# Incredibly Dim CREE issues



## sevin7 (Oct 15, 2008)

I have 3 mag lights modified with the KD cree q5 drop in. All 3 of them at some point in time have ran in to this issue, as well as a couple of my DX cree lights. This issue is this:

Randomly, out of nowhere, when i try to turn the light on, it appears to do nothing. I then look at the LED and notice that it is indeed on. It is VERY VERY DIM , like 1 lumen dim. It actually looks very cool, because you can perfectly see the cree die glowing, without it harming your eyes what so ever. I will then turn the light off, then back on, and it does the same thing. Then randomly it starts to work properly again after a random period of a few minutes, all the way up to a few hours. I've checked the batteries, they are not the problem. It just makes no since how it works perfectly for days, then randomly when i power cycle it, it quits working properly, then a random amount of time later it works perfectly again. 

This problem has never happened when the light was already on, it only happens when i turn it off, then back on again. Sometimes shaking the light seems like it might help fix the issue, other times I left it completely still and it later started working fine.

I've checked to ensure all the connections are secure.

What the hell casues this?


----------



## mds82 (Oct 15, 2008)

i had some issues where the LED's werent secured to the MCPCB securely. try pushing down on the led's to see if it makes a better connection


----------



## sevin7 (Oct 15, 2008)

What exactly does MCPCB stand for?
And did you experience the same thing that I just described due to this problem?


----------



## DArklite (Oct 15, 2008)

sevin7 said:


> I've checked to ensure all the connections are secure.
> 
> What the hell casues this?



Ruling out all batteries having the same voltage, if you've already cleaned all contact points (end of tubes, threads, head, tailcap) with alcohol and have tightened the tailcap inner ring (tweezers or needle-nose pliers work fine) and it's still an issue, then it's either poor heatsinking which has damaged the emitter, the tailcap switch itself may be defective, or if it's a no-name drop-in, then I doubt that there is any type of quality control for the unit - the classic "you get what you pay for".


----------



## sevin7 (Oct 15, 2008)

DArklite said:


> Ruling out all batteries having the same voltage, if you've already cleaned all contact points (end of tubes, threads, head, tailcap) with alcohol and have tightened the tailcap inner ring (tweezers or needle-nose pliers work fine) and it's still an issue, then it's either poor heatsinking which has damaged the emitter, the tailcap switch itself may be defective, or if it's a no-name drop-in, then I doubt that there is any type of quality control for the unit - the classic "you get what you pay for".

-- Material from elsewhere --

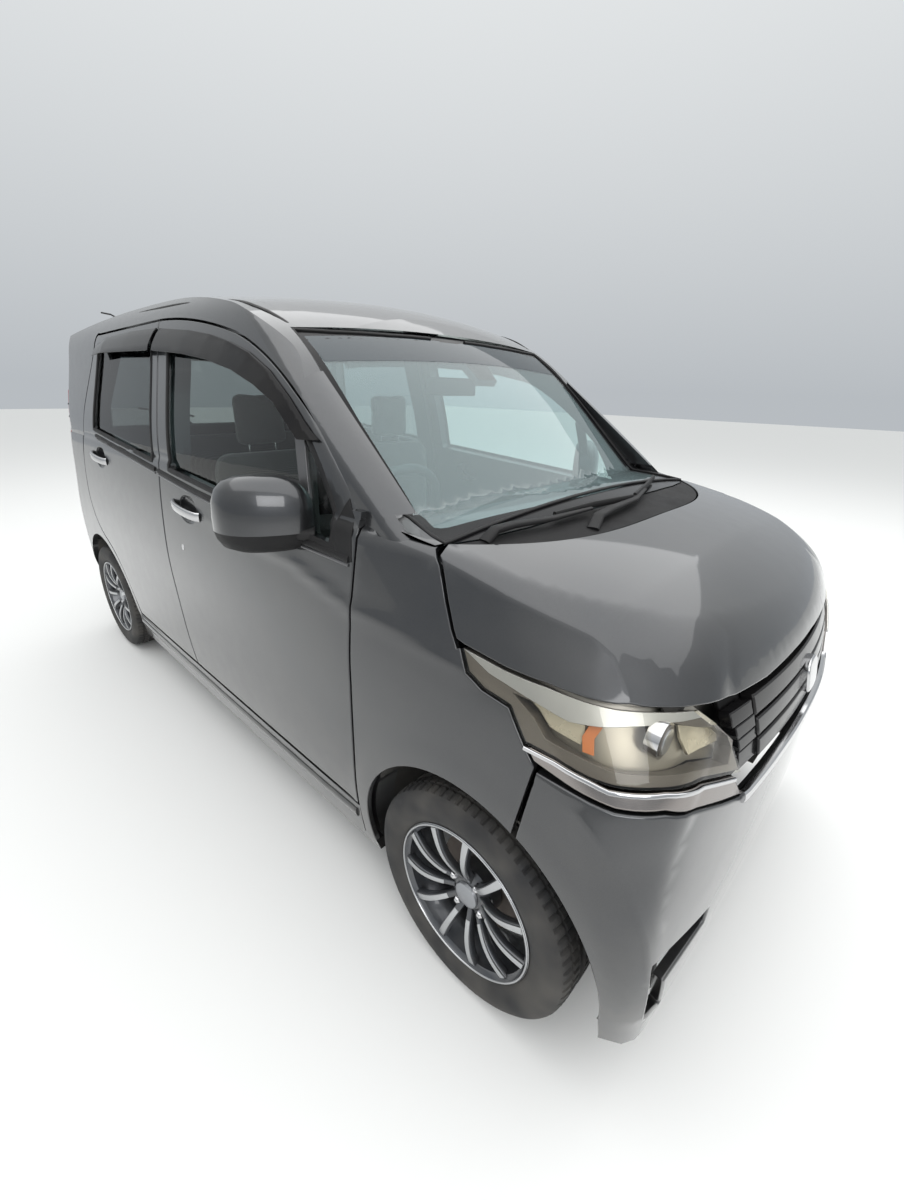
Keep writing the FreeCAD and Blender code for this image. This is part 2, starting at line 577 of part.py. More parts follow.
# Front suspension: a crossmember hung from the rails with its lower arms; the knuckle turns between
# the ball joint and the strut mount
CROSS_HALF = RAIL_OUT - LINER - SEAT
crossmember = block(FRONT_AXLE_X - 60, FRONT_AXLE_X + 60, -CROSS_HALF, 0, 160, 215)
bracket = block(FRONT_AXLE_X - 30, FRONT_AXLE_X + 30, -CROSS_HALF, -RAIL_IN - 5, 200, RAIL_Z - SEAT)
arm = block(FRONT_AXLE_X - 40, FRONT_AXLE_X + 40, -size("ball_joint_y") + 20, -RAIL_IN, 160, 180)
ball_joint = Part.makeCylinder(24, 25, axis_foot - steer_axis * 25, steer_axis)
suspension = crossmember.fuse([bracket, arm, ball_joint])
KNUCKLE_Y = -size("half_track") + 7
pin = Part.makeCylinder(22, 40, axis_foot + steer_axis * SEAT, steer_axis)
upright = block(FRONT_AXLE_X - 32, FRONT_AXLE_X + 32, KNUCKLE_Y, KNUCKLE_Y + 85, 205, 400)
strut_low = axis_foot + steer_axis * 150
strut = Part.makeCylinder(size("strut_radius"), size("strut_long") - 150, strut_low, steer_axis)
stub_foot = Vector(FRONT_AXLE_X, KNUCKLE_Y, WHEEL_Z)
stub = Part.makeCylinder(size("stub_radius"), size("stub_long"), stub_foot, Vector(0, -1, 0))
knuckle = pin.fuse([upright, strut, stub])

# Dashboard with its shelf and the steering column
COLUMN = Vector(-0.9, 0, 0.436).normalize()
WHEEL_CENTRE = Vector(560, -size("seat_half_pitch"), size("steering_height"))
DASH_FRONT_X = SHELL_FRONT_X - WALL - SEAT
dash = block(650, DASH_FRONT_X, -560, 560, 720, SCUTTLE_Z - WALL)
shelf = block(690, SHELL_FRONT_X + 100, -540, 540, SCUTTLE_Z - WALL, SCUTTLE_Z - SEAT)
column = Part.makeCylinder(size("column_radius"), 130, WHEEL_CENTRE - COLUMN * (40 + SEAT), COLUMN * -1)
dashboard = dash.fuse([shelf, column])
rim_ring = Part.makeTorus(size("steering_radius"), size("steering_grip"), WHEEL_CENTRE, COLUMN)
boss = Part.makeCylinder(62, 46, WHEEL_CENTRE - COLUMN * 40, COLUMN)
spoke = block(-13, 13, -size("steering_radius"), size("steering_radius"), -10, 10)
spoke.Placement = Placement(WHEEL_CENTRE, Rotation(Vector(0, 0, 1), COLUMN))

keep("body_sides", whole(shell))
keep("roof_panel", whole(roof_panel))
keep("cowl", whole(cowl))
keep("front_fenders", pair(fender))
keep("hood", whole(hood))
keep("front_bumper", whole(bumper))
keep("grille", whole(grille))
keep("headlamps", pair(headlamp))
keep("windscreen", whole(windscreen))
keep("rear_bumper", whole(rear_bumper))
keep("tailgate", whole(tailgate))
keep("tailgate_glass", whole(tail_glass))
keep("tail_lamps", pair(tail_lamp))
keep("side_skirts", pair(skirt))
keep("floor_pan", whole(floor))
keep("front_suspension", whole(suspension))
keep("dashboard", dashboard)
keep("steering_wheel", rim_ring.fuse([boss, spoke]))
for side, place in (("right", lambda shape: shape), ("left", mirrored)):
    keep("door_front_" + side, place(front_door))
    keep("door_rear_" + side, place(rear_door))
    keep("glass_front_" + side, place(front_glass))
    keep("glass_rear_" + side, place(rear_glass))
    keep("mirror_" + side, place(mirror))
    keep("knuckle_" + side, place(knuckle))

# Seats
SEATS = []
FLOOR_TOP = "(Sizes.floor_height + Sizes.floor_wall + Sizes.seat_gap)"
for side, sign in (("right", "-"), ("left", "")):
    y = sign + "Sizes.seat_half_pitch - Sizes.seat_wide / 2"
    cushion = box("cushion_" + side, "-150", y, "Sizes.cushion_bottom",
                  "Sizes.cushion_long", "Sizes.seat_wide", "Sizes.cushion_tall")
    plinth = box("plinth_" + side, "-90", y + " + 60", FLOOR_TOP, "Sizes.cushion_long - 140",
                 "Sizes.seat_wide - 120", "Sizes.cushion_bottom - Sizes.floor_height")
    back = box("back_" + side, "-150 - Sizes.backrest_thick", y, "Sizes.cushion_bottom + 40",
               "Sizes.backrest_thick + 30", "Sizes.seat_wide", "Sizes.backrest_tall")
    rest_y = y + " + (Sizes.seat_wide - Sizes.headrest_wide) / 2"
    rest_z = "Sizes.cushion_bottom + Sizes.backrest_tall + 20"
    rest = box("rest_" + side, "-150 - Sizes.backrest_thick", rest_y, rest_z,
               "Sizes.backrest_thick - 10", "Sizes.headrest_wide", "215")
    SEATS += [cushion, plinth, back, rest]
fused("front_seats", SEATS)
REAR_TOP = "(Sizes.rear_floor_height + Sizes.floor_wall + Sizes.seat_gap)"
bench = box("bench_cushion", "-1000", "-Sizes.bench_wide / 2", REAR_TOP + " + Sizes.bench_bottom",
            "Sizes.cushion_long - 20", "Sizes.bench_wide", "Sizes.cushion_tall - 20")
bench_foot = box("bench_foot", "-960", "-Sizes.bench_wide / 2 + 60", REAR_TOP, "380",
                 "Sizes.bench_wide - 120", "Sizes.bench_bottom + 30")
bench_back = box("bench_back", "-1110", "-Sizes.bench_wide / 2", REAR_TOP + " + Sizes.bench_bottom + 20",
                 "Sizes.backrest_thick + 20", "Sizes.bench_wide", "Sizes.bench_back_tall + 40")
fused("rear_bench", [bench, bench_foot, bench_back])

# Engine, tank, exhaust and rear axle
FRONT_AXLE = "(Sizes.length / 2 - Sizes.front_overhang)"
REAR_AXLE = "(Sizes.length / 2 - Sizes.front_overhang - Sizes.wheelbase)"
UNDER_REAR = "(Sizes.rear_floor_height - Sizes.seat_gap)"
NODES["engine_block"] = box("engine_block", FRONT_AXLE + " - 100", "Sizes.seat_gap - Sizes.rail_inner",
                            "215 + Sizes.seat_gap", "Sizes.engine_long",
                            "2 * (Sizes.rail_inner - Sizes.seat_gap)", "Sizes.engine_tall")
NODES["fuel_tank"] = box("fuel_tank", "-960", "-420", "160", "400", "760", UNDER_REAR + " - 160")
PIPE_Z = "Sizes.floor_height - Sizes.seat_gap - Sizes.pipe_radius"
pipe = rod("exhaust_pipe", "-1540", "400", PIPE_Z, "Sizes.pipe_radius", "2420", Vector(1, 0, 0))
muffler = rod("muffler", "-1540", "120", "235", "Sizes.muffler_radius", "320")
hanger = rod("muffler_hanger", "-1540", "280", "235", "8", UNDER_REAR + " - 235", Vector(0, 0, 1))
fused("exhaust", [pipe, muffler, hanger])
KNUCKLE_FACE = "(Sizes.half_track - 7)"
STUB_END = "(Sizes.half_track - 7 + Sizes.stub_long)"
beam = rod("axle_beam", REAR_AXLE, "-" + KNUCKLE_FACE, "Sizes.tyre_radius", "Sizes.beam_radius",
           "2 * " + KNUCKLE_FACE)
stubs = rod("axle_stubs", REAR_AXLE, "-" + STUB_END, "Sizes.tyre_radius", "Sizes.stub_radius",
            "2 * " + STUB_END)
REAR_PIECES = [beam, stubs]
ABOVE_AXLE = UNDER_REAR + " - Sizes.tyre_radius"
for side, sign in (("right", "-1"), ("left", "1")):
    arm_y = sign + " * 500 - 20"
    REAR_PIECES += [
        box("trailing_arm_" + side, REAR_AXLE, arm_y, "Sizes.tyre_radius - 20", "272", "40", "40"),
        box("arm_bracket_" + side, REAR_AXLE + " + 232", arm_y, "Sizes.tyre_radius", "40", "40", ABOVE_AXLE),
        rod("rear_spring_" + side, REAR_AXLE + " + 30", sign + " * 430", "Sizes.tyre_radius", "45",
            ABOVE_AXLE, Vector(0, 0, 1)),
    ]
fused("rear_axle", REAR_PIECES)

# Wheels: each tyre and rim is drawn in its own frame, whose Y runs inwards from the tyre's outer side
TYRE_PROFILE = [
    ("Sizes.tyre_radius", "15"), ("Sizes.tyre_radius", "Sizes.tyre_width - 15"),
    ("Sizes.tyre_radius - 16", "Sizes.tyre_width - 2.5"), ("Sizes.tyre_radius - 46", "Sizes.tyre_width"),
    ("Sizes.bead_radius", "Sizes.tyre_width - 11"), ("Sizes.bead_radius", "11"),
    ("Sizes.tyre_radius - 46", "0"), ("Sizes.tyre_radius - 16", "2.5"),
]
RIM_PROFILE = [
    ("Sizes.rim_lip_radius", "3"), ("Sizes.rim_lip_radius", "7.5"),
    ("Sizes.bead_radius - Sizes.seat_gap", "10.5"),
    ("Sizes.bead_radius - Sizes.seat_gap", "Sizes.tyre_width - 10.5"),
    ("Sizes.rim_lip_radius", "Sizes.tyre_width - 7.5"), ("Sizes.rim_lip_radius", "Sizes.tyre_width - 3"),
    ("Sizes.bead_radius - Sizes.rim_wall", "Sizes.tyre_width - 3"),
    ("Sizes.bead_radius - Sizes.rim_wall", "3"),
]
CORNERS = [
    ("front_right", FRONT_AXLE_X, -1), ("front_left", FRONT_AXLE_X, 1),
    ("rear_right", REAR_AXLE_X, -1), ("rear_left", REAR_AXLE_X, 1),
]
HUB_OUT, HUB_IN, DISC_IN, BORE_OUT = 16, 58, 70, 40
bead_inside = size("bead_radius") - size("rim_wall")
centre = Part.makeCylinder(size("hub_radius"), HUB_IN - HUB_OUT, Vector(0, HUB_OUT, 0), Y_AXIS)
brake = Part.makeCylinder(size("disc_radius"), size("disc_wall"), Vector(0, HUB_IN, 0), Y_AXIS)
bars = []
spoke_half, spoke_face = size("spoke_width") / 2, size("spoke_face")
for number in range(int(size("spoke_count"))):
    bar = block(size("hub_radius") - 8, bead_inside + 4, spoke_face, spoke_face + size("spoke_depth"),
                -spoke_half, spoke_half)
    bar.rotate(Vector(0, 0, 0), Y_AXIS, 360 * number / size("spoke_count"))
    bars.append(bar)
centre = centre.fuse([brake] + bars)
bore = Part.makeCylinder(size("stub_radius") + SEAT, DISC_IN - BORE_OUT, Vector(0, BORE_OUT, 0), Y_AXIS)
centre = centre.cut(bore)
for corner, axle_x, sign in CORNERS:
    outer_face = Vector(axle_x, sign * (size("half_track") + size("tyre_width") / 2), WHEEL_Z)
    placement = Placement(outer_face, Rotation(Vector(0, 0, 1), 0 if sign < 0 else 180))
    NODES["tyre_" + corner] = revolved("tyre_" + corner, TYRE_PROFILE, placement)
    barrel = revolved("barrel_" + corner, RIM_PROFILE, placement)
    doc.recompute()
    wheel_centre = centre.copy()
    wheel_centre.Placement = placement
    keep("rim_" + corner, barrel.Shape.fuse(wheel_centre))

doc.recompute()
bad = [item.Name for item in doc.Objects if "Invalid" in item.State or "Error" in item.State]
if bad:
    raise SystemExit("failed objects: " + ", ".join(bad))
os.makedirs("parts", exist_ok=True)
for node, item in NODES.items():
    shape = item.Shape
    if shape.isNull() or not shape.isValid() or not shape.Solids:
        raise SystemExit("bad shape: " + node)
    print(node, [round(solid.Volume / 1e6, 3) for solid in shape.Solids])
    item.Shape.exportStep("parts/%s.step" % node)
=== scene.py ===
"""Looks of the small upright car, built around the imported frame.

Blender works in metres here. The body's tables and outlines are in millimetres, as in the CAD source,
and a mesh is scaled to metres when it is made. +X forward, +Y left, +Z up, origin on the ground.
"""
import math

import bmesh
import bpy
import numpy as np
from mathutils import Matrix, Vector
from mathutils.geometry import delaunay_2d_cdt


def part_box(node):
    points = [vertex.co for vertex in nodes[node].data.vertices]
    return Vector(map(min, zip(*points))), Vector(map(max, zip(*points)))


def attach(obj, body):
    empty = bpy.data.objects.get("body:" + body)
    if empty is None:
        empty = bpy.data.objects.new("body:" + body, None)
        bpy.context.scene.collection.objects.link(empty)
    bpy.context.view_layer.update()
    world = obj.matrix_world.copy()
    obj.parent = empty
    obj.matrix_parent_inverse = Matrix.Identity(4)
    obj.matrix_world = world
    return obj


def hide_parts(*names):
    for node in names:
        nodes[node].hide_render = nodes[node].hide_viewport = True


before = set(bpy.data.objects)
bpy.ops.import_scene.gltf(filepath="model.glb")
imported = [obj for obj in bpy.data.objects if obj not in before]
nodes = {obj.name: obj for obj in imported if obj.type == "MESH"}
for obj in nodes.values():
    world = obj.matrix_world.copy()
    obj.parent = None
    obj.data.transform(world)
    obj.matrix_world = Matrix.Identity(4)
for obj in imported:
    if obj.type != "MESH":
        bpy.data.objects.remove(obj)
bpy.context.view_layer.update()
MM = 0.001

# Camera, floor and light
CAMERA_AT = (1.7707, -1.3301, 1.3614)
CAMERA_YAW, CAMERA_PITCH, CAMERA_ROLL = (math.radians(angle) for angle in (132.99, 22.71, 1.40))
FOCAL_PIXELS, PHOTO_HEIGHT = 507.13, 1200
SENSOR = 36.0


def add_camera():
    forward = Vector((math.cos(CAMERA_YAW) * math.cos(CAMERA_PITCH),
                      math.sin(CAMERA_YAW) * math.cos(CAMERA_PITCH), -math.sin(CAMERA_PITCH)))
    flat_right = forward.cross(Vector((0, 0, 1))).normalized()
    flat_up = flat_right.cross(forward)
    right = flat_right * math.cos(CAMERA_ROLL) + flat_up * math.sin(CAMERA_ROLL)
    up = flat_up * math.cos(CAMERA_ROLL) - flat_right * math.sin(CAMERA_ROLL)
    lens = bpy.data.cameras.new("photo_camera")
    lens.sensor_fit = "VERTICAL"
    lens.sensor_height = SENSOR
    lens.lens = FOCAL_PIXELS / PHOTO_HEIGHT * SENSOR
    lens.clip_start, lens.clip_end = 0.05, 80
    camera = bpy.data.objects.new("photo_camera", lens)
    turn = Matrix((right, up, -forward)).transposed().to_4x4()
    camera.matrix_world = Matrix.Translation(CAMERA_AT) @ turn
    bpy.context.scene.collection.objects.link(camera)
    bpy.context.scene.camera = camera


def add_area_light(name, at, aim, wide, tall, power):
    light = bpy.data.lights.new(name, "AREA")
    light.shape = "RECTANGLE"
    light.size, light.size_y, light.energy = wide, tall, power
    lamp = bpy.data.objects.new(name, light)
    look = (Vector(aim) - Vector(at)).to_track_quat("-Z", "Y").to_matrix().to_4x4()
    lamp.matrix_world = Matrix.Translation(at) @ look
    bpy.context.scene.collection.objects.link(lamp)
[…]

I have ruled out batteries
Contact points are clean
The switch is a mag light side switch, and the tail cap ring is tight in the two DX lights that have done it
Once it comes back on, the emitter works perfectly, so how could it be damaged?
One more thing, while messing around with a cree Q5 emitter on a star with a 3.7v 18650 and two wires, it happened! I connected the + and - of the battery to an emitter not installed in a light, and it lit up with a dim glow, I ensured all the contacts were secure. I then proceeded to remove the wires, and reconnect them again, and this time it lit up perfectly. I'm messing with it right now. I've removed the wires and reconnected them about 30 times now, and I can't get it to reproduce the dim glow effect again. I'm guessing the actualy emitter is the cause?? The one I'm messing with now is DX sku 2394 . I have not run it for more than about 10 seconds at a time, as I don't want to allow it to overheat since it is not heatsinked at the moment.


----------



## DArklite (Oct 15, 2008)

Either the emitter (or PCB) has an internal issue, or the way its soldered onto the PCB is making less than ideal contact.


----------



## mds82 (Oct 15, 2008)

MCPCB is a Metal Core PCB - just what the LED's are mounted to.


----------



## Erasmus (Oct 15, 2008)

This is definitely not a Cree issue, as the title implies. It's an connection problem or a problem with the driver.


----------